Your goal. Extract every line of the material that holds the string "materials".

■ ■ ■ ■ ■ ■ ■

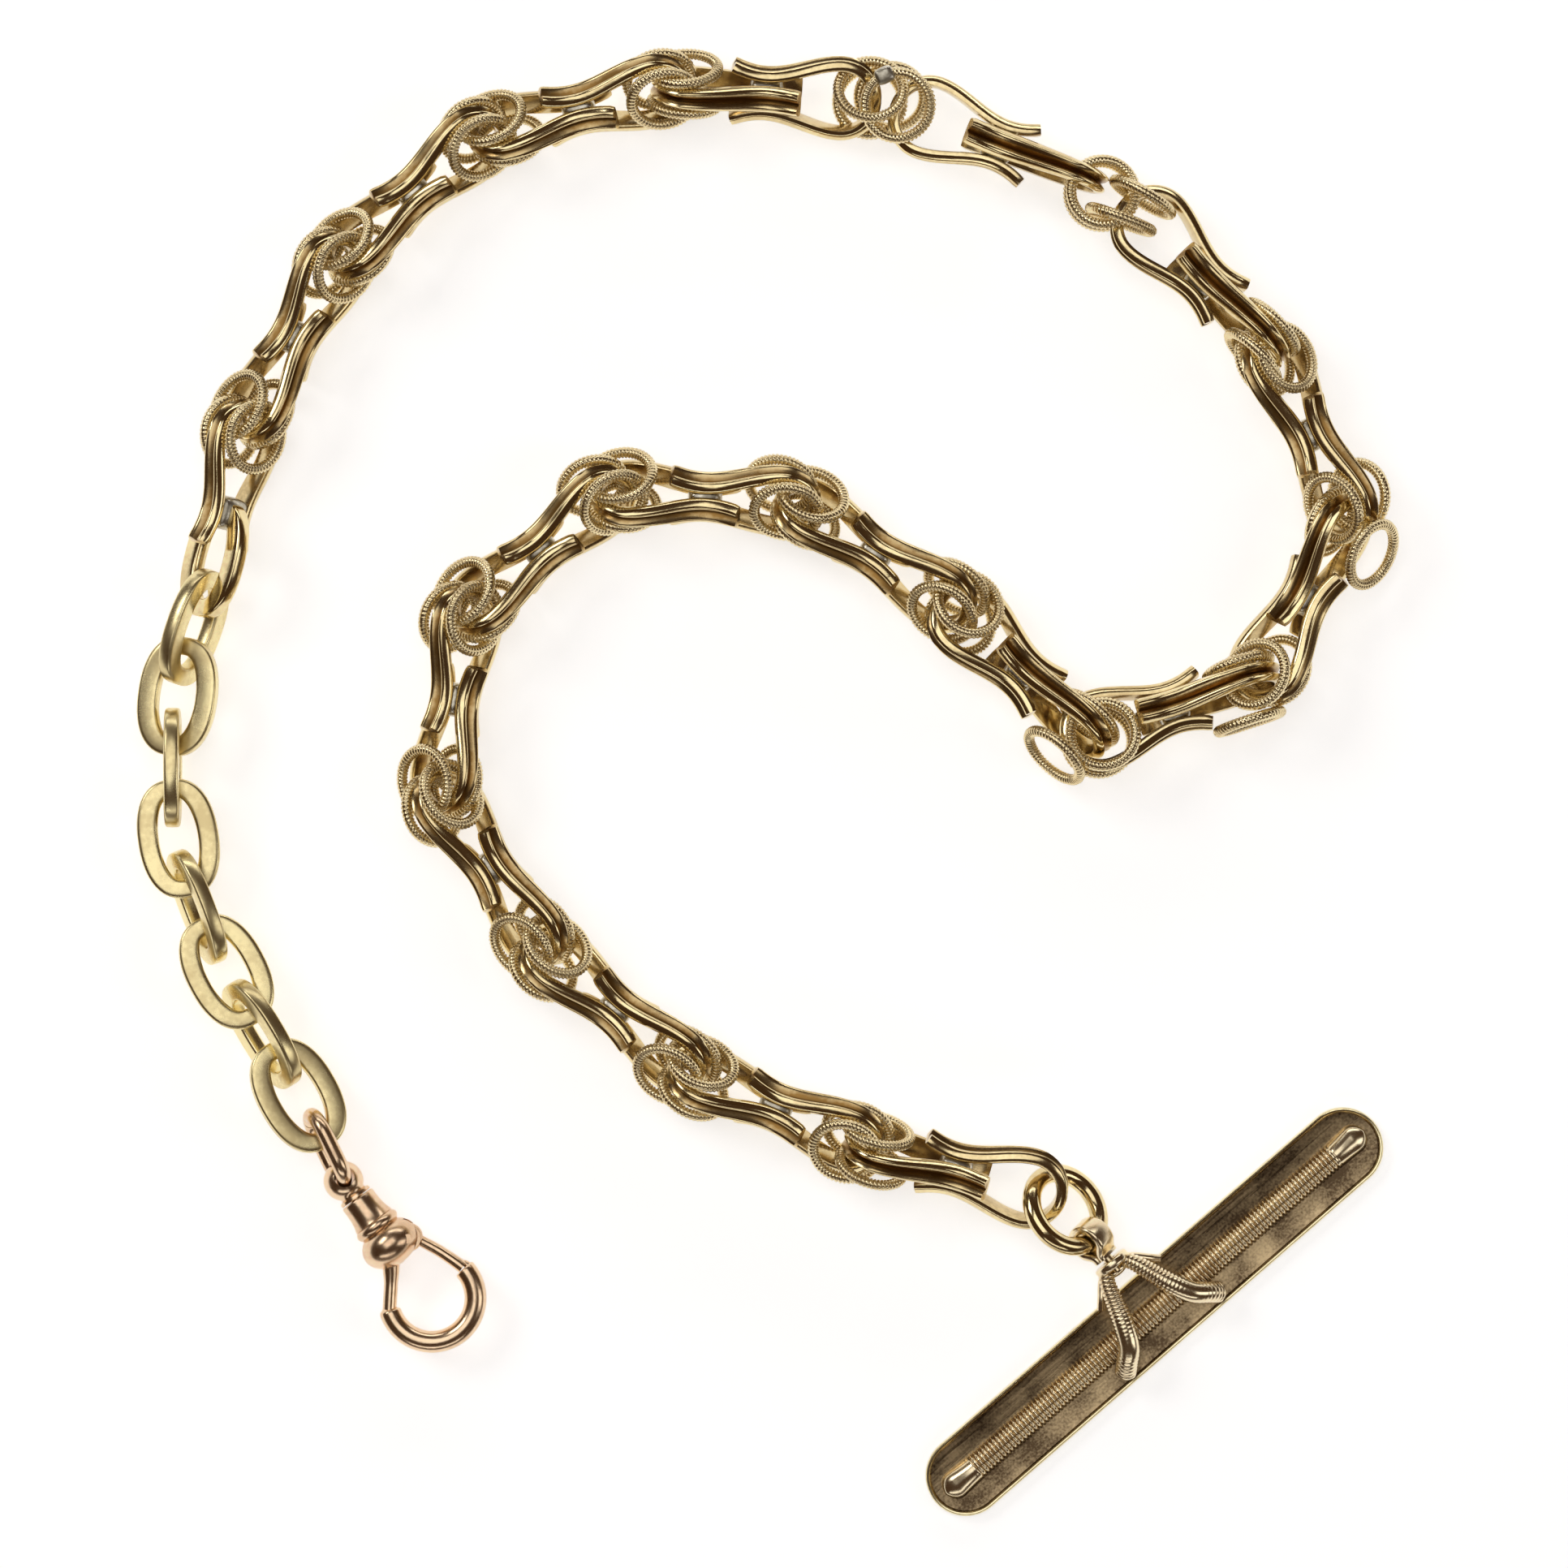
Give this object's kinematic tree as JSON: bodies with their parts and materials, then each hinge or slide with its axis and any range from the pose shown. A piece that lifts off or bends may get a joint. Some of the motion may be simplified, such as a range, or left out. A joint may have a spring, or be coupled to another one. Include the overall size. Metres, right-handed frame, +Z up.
{
  "type": "pocket watch chain",
  "caption": "Gold pocket watch chain of soldered stirrup links tied by beaded rings, with flat end links, a swivel clasp with a sprung gate, and a T-bar with a coiled ridge.",
  "frame": {"origin": "centre of the bounding box, at the surface that the chain lies on", "axes": "+Z up from that surface; the chain lies in a loose S in the XY plane, with the clasp at -X and the bar at -Y and +X"},
  "size_m": [0.0938, 0.1088, 0.0067],
  "materials": {
    "pale_gold": "worn polish",
    "rose_gold": "polished",
    "bar_patina": "dull brushed patina"
  },
  "bodies": {
    "bar": {"bar_plate": "bar_patina", "bar_ridge": "bar_patina", "bar_yoke": "pale_gold"},
    "post": {"post": "pale_gold"},
    "jump_ring": {"jump_ring": "pale_gold"},
    "link_18": {"stirrup_link_18": "pale_gold"},
    "link_17": {"stirrup_link_17": "pale_gold"},
    "link_16": {"stirrup_link_16": "pale_gold"},
    "link_15": {"stirrup_link_15": "pale_gold"},
    "link_14": {"stirrup_link_14": "pale_gold"},
    "link_13": {"stirrup_link_13": "pale_gold"},
    "link_12": {"stirrup_link_12": "pale_gold"},
    "link_11": {"stirrup_link_11": "pale_gold"},
    "link_10": {"stirrup_link_10": "pale_gold"},
    "link_09": {"stirrup_link_09": "pale_gold"},
    "link_08": {"stirrup_link_08": "pale_gold"},
    "link_07": {"stirrup_link_07": "pale_gold"},
    "link_06": {"stirrup_link_06": "pale_gold"},
    "link_05": {"stirrup_link_05": "pale_gold"},
    "link_04": {"stirrup_link_04": "pale_gold"},
    "link_03": {"stirrup_link_03": "pale_gold"},
    "link_02": {"stirrup_link_02": "pale_gold"},
    "link_01": {"stirrup_link_01": "pale_gold"},
    "link_00": {"stirrup_link_00": "pale_gold"},
    "ring_18": {"beaded_ring_18": "pale_gold"},
    "ring_17": {"beaded_ring_17": "pale_gold"},
    "ring_16": {"beaded_ring_16": "pale_gold"},
    "ring_15": {"beaded_ring_15": "pale_gold"},
    "ring_14": {"beaded_ring_14": "pale_gold"},
    "ring_13": {"beaded_ring_13": "pale_gold"},
    "ring_12": {"beaded_ring_12": "pale_gold"},
    "ring_11": {"beaded_ring_11": "pale_gold"},
    "ring_10": {"beaded_ring_10": "pale_gold"},
    "ring_09": {"beaded_ring_09": "pale_gold"},
    "ring_08": {"beaded_ring_08": "pale_gold"},
    "ring_07": {"beaded_ring_07": "pale_gold"},
    "ring_06": {"beaded_ring_06": "pale_gold"},
    "ring_05": {"beaded_ring_05": "pale_gold"},
    "ring_04": {"beaded_ring_04": "pale_gold"},
    "ring_03": {"beaded_ring_03": "pale_gold"},
    "ring_02": {"beaded_ring_02": "pale_gold"},
    "ring_01": {"beaded_ring_01": "pale_gold"},
    "flat_2": {"flat_link_2": "pale_gold"},
    "flat_3": {"flat_link_3": "pale_gold"},
    "flat_4": {"flat_link_4": "pale_gold"},
    "flat_5": {"flat_link_5": "pale_gold"},
    "flat_6": {"flat_link_6": "pale_gold"},
    "flat_7": {"flat_link_7": "pale_gold"},
    "flat_8": {"flat_link_8": "pale_gold"},
    "flat_9": {"flat_link_9": "pale_gold"},
    "shackle": {"shackle": "rose_gold"},
    "eye": {"swivel_eye": "rose_gold"},
    "hook": {"swivel_body": "rose_gold"},
    "gate": {"gate": "rose_gold"}
  },
  "joints": [
    {"name": "post_swivel", "type": "hinge", "parent": "bar", "child": "post", "pos_m": [0.02565, -0.0354, 0.0029], "axis": [0.6561, -0.7547, 0], "continuous": true},
    {"name": "jump_ring_hinge", "type": "hinge", "parent": "post", "child": "jump_ring", "pos_m": [0.02413, -0.03364, 0.0029], "axis": [0.5609, 0.4875, -0.6691], "range_deg": [-21, 21]},
    {"name": "link_18_hinge", "type": "hinge", "parent": "jump_ring", "child": "link_18", "pos_m": [0.02185, -0.03048, 0.0033], "axis": [0.24, 0.8956, 0.3746], "range_deg": [-21, 21]},
    {"name": "ring_18_hinge", "type": "hinge", "parent": "link_18", "child": "ring_18", "pos_m": [0.0079, -0.02687, 0.0033], "axis": [-0.24, -0.8956, -0.3746], "range_deg": [-21, 21]},
    {"name": "link_17_hinge", "type": "hinge", "parent": "ring_18", "child": "link_17", "pos_m": [0.0079, -0.02687, 0.0033], "axis": [0.2512, 0.5917, -0.766], "range_deg": [-7, 17]},
    {"name": "ring_17_hinge", "type": "hinge", "parent": "link_17", "child": "ring_17", "pos_m": [-0.00522, -0.02158, 0.0033], "axis": [0.2993, 0.7051, 0.6428], "range_deg": [-21, 21]},
    {"name": "link_16_hinge", "type": "hinge", "parent": "ring_17", "child": "link_16", "pos_m": [-0.00522, -0.02158, 0.0033], "axis": [-0.4545, -0.5417, 0.7071], "range_deg": [-19, 14]},
    {"name": "ring_16_hinge", "type": "hinge", "parent": "link_16", "child": "ring_16", "pos_m": [-0.01621, -0.01267, 0.0033], "axis": [-0.4545, -0.5417, -0.7071], "range_deg": [-21, 21]},
    {"name": "link_15_hinge", "type": "hinge", "parent": "ring_16", "child": "link_15", "pos_m": [-0.01621, -0.01267, 0.0033], "axis": [0.593, 0.3851, -0.7071], "range_deg": [-12, 21]},
    {"name": "ring_15_hinge", "type": "hinge", "parent": "link_15", "child": "ring_15", "pos_m": [-0.02445, -0.0013, 0.0033], "axis": [0.593, 0.3851, 0.7071], "range_deg": [-21, 21]},
    {"name": "link_14_hinge", "type": "hinge", "parent": "ring_15", "child": "link_14", "pos_m": [-0.02445, -0.0013, 0.0033], "axis": [-0.6984, 0.1106, 0.7071], "range_deg": [-12, 17]},
    {"name": "ring_14_hinge", "type": "hinge", "parent": "link_14", "child": "ring_14", "pos_m": [-0.0229, 0.01266, 0.0033], "axis": [-0.6984, 0.1106, -0.7071], "range_deg": [-21, 21]},
    {"name": "link_13_hinge", "type": "hinge", "parent": "ring_14", "child": "link_13", "pos_m": [-0.0229, 0.01266, 0.0033], "axis": [0.445, -0.5495, -0.7071], "range_deg": [-17, 12]},
    {"name": "ring_13_hinge", "type": "hinge", "parent": "link_13", "child": "ring_13", "pos_m": [-0.01212, 0.02209, 0.0033], "axis": [0.445, -0.5495, 0.7071], "range_deg": [-21, 21]},
    {"name": "link_12_hinge", "type": "hinge", "parent": "ring_13", "child": "link_12", "pos_m": [-0.01212, 0.02209, 0.0033], "axis": [0.037, 0.7061, 0.7071], "range_deg": [-15, 19]},
    {"name": "ring_12_hinge", "type": "hinge", "parent": "link_12", "child": "ring_12", "pos_m": [0.00159, 0.02172, 0.0033], "axis": [0.037, 0.7061, -0.7071], "range_deg": [-21, 21]},
    {"name": "link_11_hinge", "type": "hinge", "parent": "ring_12", "child": "link_11", "pos_m": [0.00159, 0.02172, 0.0033], "axis": [-0.3954, -0.5862, -0.7071], "range_deg": [-14, 15]},
    {"name": "ring_11_hinge", "type": "hinge", "parent": "link_11", "child": "ring_11", "pos_m": [0.01358, 0.01371, 0.0033], "axis": [-0.3954, -0.5862, 0.7071], "range_deg": [-21, 21]},
    {"name": "link_10_hinge", "type": "hinge", "parent": "ring_11", "child": "link_10", "pos_m": [0.01358, 0.01371, 0.0033], "axis": [0.2602, 0.2695, 0.9272], "range_deg": [-17, 7]},
    {"name": "ring_10_hinge", "type": "hinge", "parent": "link_10", "child": "ring_10", "pos_m": [0.02233, 0.00334, 0.0033], "axis": [0.6441, 0.667, -0.3746], "range_deg": [-10, 21]},
    {"name": "link_09_hinge", "type": "hinge", "parent": "ring_10", "child": "link_09", "pos_m": [0.02233, 0.00334, 0.0033], "axis": [0.0748, -0.2301, -0.9703], "range_deg": [-1, 8]},
    {"name": "ring_09_hinge", "type": "hinge", "parent": "link_09", "child": "ring_09", "pos_m": [0.03714, 0.0078, 0.0033], "axis": [0.2998, -0.9228, 0.2419], "range_deg": [-17, 12]},
    {"name": "link_08_hinge", "type": "hinge", "parent": "ring_09", "child": "link_08", "pos_m": [0.03714, 0.0078, 0.0033], "axis": [-0.5141, 0.285, 0.809], "range_deg": [-21, 12]},
    {"name": "ring_08_hinge", "type": "hinge", "parent": "link_08", "child": "ring_08", "pos_m": [0.04375, 0.01779, 0.0033], "axis": [-0.7076, 0.3922, -0.5878], "range_deg": [-21, 21]},
    {"name": "link_07_hinge", "type": "hinge", "parent": "ring_08", "child": "link_07", "pos_m": [0.04375, 0.01779, 0.0033], "axis": [0.6943, 0.3237, -0.6428], "range_deg": [-4, 2]},
    {"name": "ring_07_hinge", "type": "hinge", "parent": "link_07", "child": "ring_07", "pos_m": [0.03724, 0.03297, 0.0033], "axis": [0.5826, 0.2717, 0.766], "range_deg": [-8, 8]},
    {"name": "link_06_hinge", "type": "hinge", "parent": "ring_07", "child": "link_06", "pos_m": [0.03724, 0.03297, 0.0033], "axis": [-0.7084, -0.6841, 0.1736], "range_deg": [-21, 21]},
    {"name": "ring_06_hinge", "type": "hinge", "parent": "link_06", "child": "ring_06", "pos_m": [0.0268, 0.0434, 0.0033], "axis": [-0.1249, -0.1206, -0.9848], "range_deg": [-14, 21]},
    {"name": "link_05_hinge", "type": "hinge", "parent": "ring_06", "child": "link_05", "pos_m": [0.0268, 0.0434, 0.0033], "axis": [0.3584, 0.9336, 0], "range_deg": [-21, 21]},
    {"name": "ring_05_hinge", "type": "hinge", "parent": "link_05", "child": "ring_05", "pos_m": [0.00963, 0.05053, 0.0033], "axis": [0, 0, 1], "range_deg": [-21, 10]},
    {"name": "link_04_hinge", "type": "hinge", "parent": "ring_05", "child": "link_04", "pos_m": [0.00963, 0.05053, 0.0033], "axis": [0.0431, -0.0944, 0.9946], "range_deg": [-21, 10]},
    {"name": "ring_04_hinge", "type": "hinge", "parent": "link_04", "child": "ring_04", "pos_m": [-0.00788, 0.05204, 0.0033], "axis": [-0.0632, -0.9041, -0.4226], "range_deg": [-15, 8]},
    {"name": "link_03_hinge", "type": "hinge", "parent": "ring_04", "child": "link_03", "pos_m": [-0.00788, 0.05204, 0.0033], "axis": [-0.1711, 0.6861, -0.7071], "range_deg": [-21, 21]},
    {"name": "ring_03_hinge", "type": "hinge", "parent": "link_03", "child": "ring_03", "pos_m": [-0.02183, 0.04826, 0.0033], "axis": [-0.1711, 0.6861, 0.7071], "range_deg": [-12, 15]},
    {"name": "link_02_hinge", "type": "hinge", "parent": "ring_03", "child": "link_02", "pos_m": [-0.02183, 0.04826, 0.0033], "axis": [0.4545, -0.5417, 0.7071], "range_deg": [-21, 21]},
    {"name": "ring_02_hinge", "type": "hinge", "parent": "link_02", "child": "ring_02", "pos_m": [-0.03221, 0.03899, 0.0033], "axis": [0.4545, -0.5417, -0.7071], "range_deg": [-19, 15]},
    {"name": "link_01_hinge", "type": "hinge", "parent": "ring_02", "child": "link_01", "pos_m": [-0.03221, 0.03899, 0.0033], "axis": [-0.6184, 0.3428, -0.7071], "range_deg": [-21, 21]},
    {"name": "ring_01_hinge", "type": "hinge", "parent": "link_01", "child": "ring_01", "pos_m": [-0.03893, 0.02617, 0.0033], "axis": [-0.6184, 0.3428, 0.7071], "range_deg": [-10, 17]},
    {"name": "link_00_hinge", "type": "hinge", "parent": "ring_01", "child": "link_00", "pos_m": [-0.03893, 0.02617, 0.0033], "axis": [0.6861, -0.1711, 0.7071], "range_deg": [-21, 21]},
    {"name": "flat_link_2_hinge", "type": "hinge", "parent": "link_00", "child": "flat_2", "pos_m": [-0.04157, 0.01432, 0.00328], "axis": [-0.8188, 0.282, -0.5], "range_deg": [-21, 21]},
    {"name": "flat_link_3_hinge", "type": "hinge", "parent": "flat_2", "child": "flat_3", "pos_m": [-0.04335, 0.00932, 0.00323], "axis": [-0.2059, 0.0289, 0.9781], "range_deg": [-21, 15]},
    {"name": "flat_link_4_hinge", "type": "hinge", "parent": "flat_3", "child": "flat_4", "pos_m": [-0.04408, 0.00407, 0.0032], "axis": [0.9994, 0, -0.0349], "range_deg": [-21, 21]},
    {"name": "flat_link_5_hinge", "type": "hinge", "parent": "flat_4", "child": "flat_5", "pos_m": [-0.04409, -0.00124, 0.00315], "axis": [0.0345, 0.0055, 0.9994], "range_deg": [-21, 17]},
    {"name": "flat_link_6_hinge", "type": "hinge", "parent": "flat_5", "child": "flat_6", "pos_m": [-0.04327, -0.00648, 0.00308], "axis": [0.8656, 0.3323, -0.3746], "range_deg": [-21, 21]},
    {"name": "flat_link_7_hinge", "type": "hinge", "parent": "flat_6", "child": "flat_7", "pos_m": [-0.04135, -0.01143, 0.00302], "axis": [0.1229, 0.0653, 0.9903], "range_deg": [-21, 19]},
    {"name": "flat_link_8_hinge", "type": "hinge", "parent": "flat_7", "child": "flat_8", "pos_m": [-0.03884, -0.01611, 0.00299], "axis": [0.7423, 0.446, -0.5], "range_deg": [-21, 21]},
    {"name": "flat_link_9_hinge", "type": "hinge", "parent": "flat_8", "child": "flat_9", "pos_m": [-0.0361, -0.02064, 0.00294], "axis": [0.2095, 0.121, 0.9703], "range_deg": [-21, 21]},
    {"name": "shackle_hinge", "type": "hinge", "parent": "flat_9", "child": "shackle", "pos_m": [-0.03338, -0.02531, 0.0028], "axis": [-0.8682, -0.4234, 0.2588], "range_deg": [-12, 21]},
    {"name": "eye_hinge", "type": "hinge", "parent": "shackle", "child": "eye", "pos_m": [-0.03143, -0.02931, 0.0027], "axis": [0.2326, 0.1135, 0.9659], "range_deg": [-21, 21]},
    {"name": "barrel_swivel", "type": "hinge", "parent": "eye", "child": "hook", "pos_m": [-0.03044, -0.03062, 0.00245], "axis": [0.6018, -0.7986, 0], "continuous": true},
    {"name": "gate_hinge", "type": "hinge", "parent": "hook", "child": "gate", "pos_m": [-0.02659, -0.03349, 0.00245], "axis": [0, 0, -1], "range_deg": [0, 35], "stiffness_Nm_per_rad": 0.002}
  ]
}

■ ■ ■ ■ ■ ■ ■

Response to this exercise.
Give this object's kinematic tree as JSON: bodies with their parts and materials, then each hinge or slide with its axis and any range from the pose shown. A piece that lifts off or bends may get a joint. Some of the motion may be simplified, such as a range, or left out. A joint may have a spring, or be coupled to another one. Include the overall size. Metres, right-handed frame, +Z up.
  "materials": {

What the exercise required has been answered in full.